You dont know if she was up at all and unless the pt complains themselves, I would stay out of it.

I was under the impression that the care giver was there to "watch" the patient, as us nurses cannot be in the room around the clock. The patient nonverbal and very "busy", liked to pull at his lines (iv, foley and peg tube). That's why it upset me. I don't expect anyone to do the dirty work for the patients while they are in our care - that's our job - but to pay someone to watch a patient to keep him safe, and to sleep soundly for 6 hours, that just doesn't seem right. In addition, the other sitter that was there on the other days was awake all night and much more interactive with the patient -- at least in my presence.

BUT, since I wasn't in the room constantly and don't know the arrangements, she could have been regularly checking on him if that was their agreement. Thanks for giving me that perspective!

Anyway, the patient will probably be discharged before I work again. Thanks for your thoughts!

Specializes in Hospice / Ambulatory Clinic.

Last year I worked a hospice case as a continuous care nurse where the daughter had hired a private cna for her mother since she assumed the nurse would not be doing any of the ADL's. I worked rotating shifts over a few weeks and talked to many of the CNA's about their normal assignments and I gather it was the norm for them to sleep on the overnights since many of them work a day and a night shift. They all offered to take turns sleeping. I declined and though providing total care for my patient is part of my job it did irk me when they were snoozing away when I'm doing the dirty work since they weren't working for free either.

Hello Michigangirl,

I work for a home health agency that sometimes send caregivers as we call them to hospitals to work as sitters. We have a strict no sleeping on the job policy (due to patient safety concerns) and failure to comply does result in termination...this does not apply to caregivers who work live-in assignments however.
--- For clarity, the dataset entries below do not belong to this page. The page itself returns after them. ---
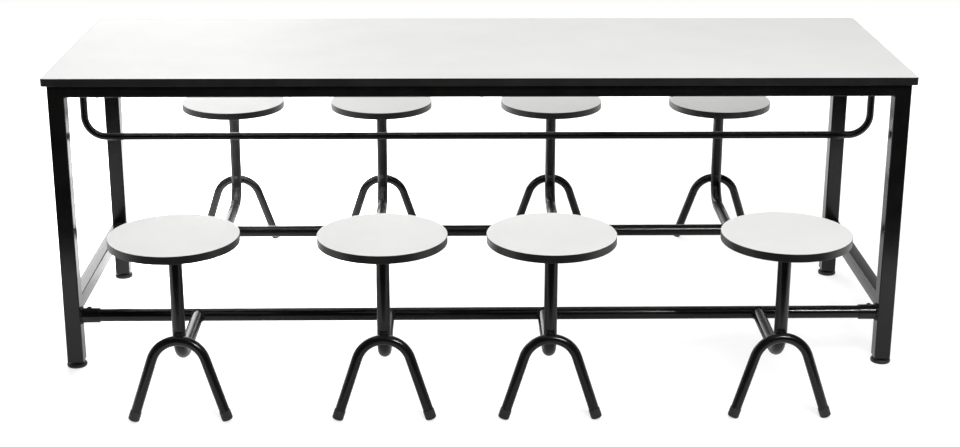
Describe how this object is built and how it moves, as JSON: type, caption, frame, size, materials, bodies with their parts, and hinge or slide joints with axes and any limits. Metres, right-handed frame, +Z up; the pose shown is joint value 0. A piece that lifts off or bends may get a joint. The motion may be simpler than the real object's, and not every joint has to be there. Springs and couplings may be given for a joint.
{
  "type": "table with attached swivel seats",
  "caption": "Long rectangular table with round swivel seats on arched tube legs, joined to its square-tube frame by low arms; bag rail under the top",
  "frame": {"origin": "on the floor, under the middle of the tabletop", "axes": "+X along the table's length to the right, +Y from the front row of seats to the rear row, +Z up"},
  "size_m": [2.1, 1.51, 0.75],
  "materials": {
    "white_laminate": "white laminate on both faces of a 19 mm board, fine matt texture, black edge",
    "black_powder_coat": "semi-gloss black powder coat on welded steel tube",
    "zinc_plated_steel": "zinc-plated steel plate and spindle",
    "nylon": "natural nylon sleeve",
    "black_plastic": "moulded black plastic",
    "black_screws": "blackened steel screw"
  },
  "bodies": {
    "table": {"tabletop": "white_laminate", "cross_bearers": "black_powder_coat", "bag_rail": "black_powder_coat", "left_end_apron": "black_powder_coat", "right_end_apron": "black_powder_coat", "left_lower_rail": "black_powder_coat", "right_lower_rail": "black_powder_coat", "front_apron": "black_powder_coat", "rear_apron": "black_powder_coat", "front_seat_rail": "black_powder_coat", "rear_seat_rail": "black_powder_coat", "rail_sockets": "black_powder_coat", "front_left_leg": "black_powder_coat", "front_right_leg": "black_powder_coat", "rear_left_leg": "black_powder_coat", "rear_right_leg": "black_powder_coat", "leveller_inserts": "black_plastic", "leg_hole_plugs": "black_plastic", "swivel_sleeves": "nylon", "retaining_screws": "black_screws", "stool_leg_tips": "black_plastic", "front_stool_frame_1": "black_powder_coat", "front_stool_frame_2": "black_powder_coat", "front_stool_frame_3": "black_powder_coat", "front_stool_frame_4": "black_powder_coat", "rear_stool_frame_1": "black_powder_coat", "rear_stool_frame_2": "black_powder_coat", "rear_stool_frame_3": "black_powder_coat", "rear_stool_frame_4": "black_powder_coat"},
    "front_swivel_seat_1": {"front_seat_1": "white_laminate", "front_swivel_1": "zinc_plated_steel"},
    "front_swivel_seat_2": {"front_seat_2": "white_laminate", "front_swivel_2": "zinc_plated_steel"},
    "front_swivel_seat_3": {"front_seat_3": "white_laminate", "front_swivel_3": "zinc_plated_steel"},
    "front_swivel_seat_4": {"front_seat_4": "white_laminate", "front_swivel_4": "zinc_plated_steel"},
    "rear_swivel_seat_1": {"rear_seat_1": "white_laminate", "rear_swivel_1": "zinc_plated_steel"},
    "rear_swivel_seat_2": {"rear_seat_2": "white_laminate", "rear_swivel_2": "zinc_plated_steel"},
    "rear_swivel_seat_3": {"rear_seat_3": "white_laminate", "rear_swivel_3": "zinc_plated_steel"},
    "rear_swivel_seat_4": {"rear_seat_4": "white_laminate", "rear_swivel_4": "zinc_plated_steel"},
    "front_left_levelling_foot": {"front_left_foot": "black_plastic"},
    "front_right_levelling_foot": {"front_right_foot": "black_plastic"},
    "rear_left_levelling_foot": {"rear_left_foot": "black_plastic"},
    "rear_right_levelling_foot": {"rear_right_foot": "black_plastic"}
  },
  "joints": [
    {"name": "front_seat_1_turn", "type": "hinge", "parent": "table", "child": "front_swivel_seat_1", "pos_m": [-0.708, -0.605, 0.35], "axis": [0, 0, 1], "continuous": true},
    {"name": "front_seat_2_turn", "type": "hinge", "parent": "table", "child": "front_swivel_seat_2", "pos_m": [-0.232, -0.605, 0.35], "axis": [0, 0, 1], "continuous": true},
    {"name": "front_seat_3_turn", "type": "hinge", "parent": "table", "child": "front_swivel_seat_3", "pos_m": [0.157, -0.605, 0.35], "axis": [0, 0, 1], "continuous": true},
    {"name": "front_seat_4_turn", "type": "hinge", "parent": "table", "child": "front_swivel_seat_4", "pos_m": [0.698, -0.605, 0.35], "axis": [0, 0, 1], "continuous": true},
    {"name": "rear_seat_1_turn", "type": "hinge", "parent": "table", "child": "rear_swivel_seat_1", "pos_m": [-0.721, 0.605, 0.35], "axis": [0, 0, 1], "continuous": true},
    {"name": "rear_seat_2_turn", "type": "hinge", "parent": "table", "child": "rear_swivel_seat_2", "pos_m": [-0.281, 0.605, 0.35], "axis": [0, 0, 1], "continuous": true},
    {"name": "rear_seat_3_turn", "type": "hinge", "parent": "table", "child": "rear_swivel_seat_3", "pos_m": [0.225, 0.605, 0.35], "axis": [0, 0, 1], "continuous": true},
    {"name": "rear_seat_4_turn", "type": "hinge", "parent": "table", "child": "rear_swivel_seat_4", "pos_m": [0.729, 0.605, 0.35], "axis": [0, 0, 1], "continuous": true},
    {"name": "front_left_foot_travel", "type": "slide", "parent": "table", "child": "front_left_levelling_foot", "axis": [0, 0, -1], "range_m": [-0.002, 0.012]},
    {"name": "front_right_foot_travel", "type": "slide", "parent": "table", "child": "front_right_levelling_foot", "axis": [0, 0, -1], "range_m": [-0.002, 0.012]},
    {"name": "rear_left_foot_travel", "type": "slide", "parent": "table", "child": "rear_left_levelling_foot", "axis": [0, 0, -1], "range_m": [-0.002, 0.012]},
    {"name": "rear_right_foot_travel", "type": "slide", "parent": "table", "child": "rear_right_levelling_foot", "axis": [0, 0, -1], "range_m": [-0.002, 0.012]}
  ]
}
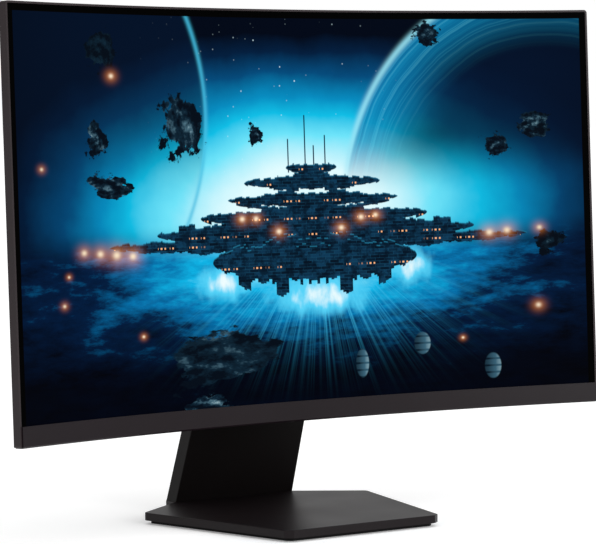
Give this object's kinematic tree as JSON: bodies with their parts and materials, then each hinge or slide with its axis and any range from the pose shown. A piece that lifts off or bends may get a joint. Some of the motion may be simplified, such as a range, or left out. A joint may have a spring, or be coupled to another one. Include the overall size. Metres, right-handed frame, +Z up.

I'm not certain if this person is a true private duty sitter or one they are using through an agency; either way put yourself in the family's shoes. Even if you are unsure what kind of arrangement they have, I would still mention it as an FYI (does not have to be conveyed in an accusatory or mean-hearted way) and let them deal with the situation however them deem appropriate. And if it is something that they have worked out with their sitter, it is useful information for those working on the unit to know.

Specializes in geriatric.

Before you get too worked up and say something....I did this job for a while and we had two differing pay rates for a night shift. One was flat rate of 40 to 50 for the night (allowing sleep) in which we were only needed to wake and provide continece care etc. The other was a night shift that was for hourly pay (around 15hr) to watchover the person. The sleep shift was very little pay but it allowed you to work a day shift after somewhere else.

I would tell the family; they might not be aware and it might not be ok with them. Be tactful about it and focus on the fact that you, as the nurse, rounded consistently on the patient but do let the family know what you observed when you rounded. They have a right to know the caregiver is sleeping on the job. By telling them and making sure they're ok with that, you're not ratting on the caregiver, you're advocating for your patient and making sure they're getting the care the family wants.

Specializes in Med-Surg, NICU.

I'm a sitter and that is an automatic termination right there. It is hard sitting for seven, eight hours straight, but that is not okay. We had a pt run out of the facility and jump to his death from a parking lot not too long ago because a sitter wasn't paying attention/had fallen asleep.

Specializes in Med-Surg, NICU.
Before you get too worked up and say something....I did this job for a while and we had two differing pay rates for a night shift. One was flat rate of 40 to 50 for the night (allowing sleep) in which we were only needed to wake and provide continece care etc. The other was a night shift that was for hourly pay (around 15hr) to watchover the person. The sleep shift was very little pay but it allowed you to work a day shift after somewhere else.

Sorry, but sleeping on the job no matter HOW boring it is (and trust me, sitting can be a VERY boring job) is unprofessional and deserves termination.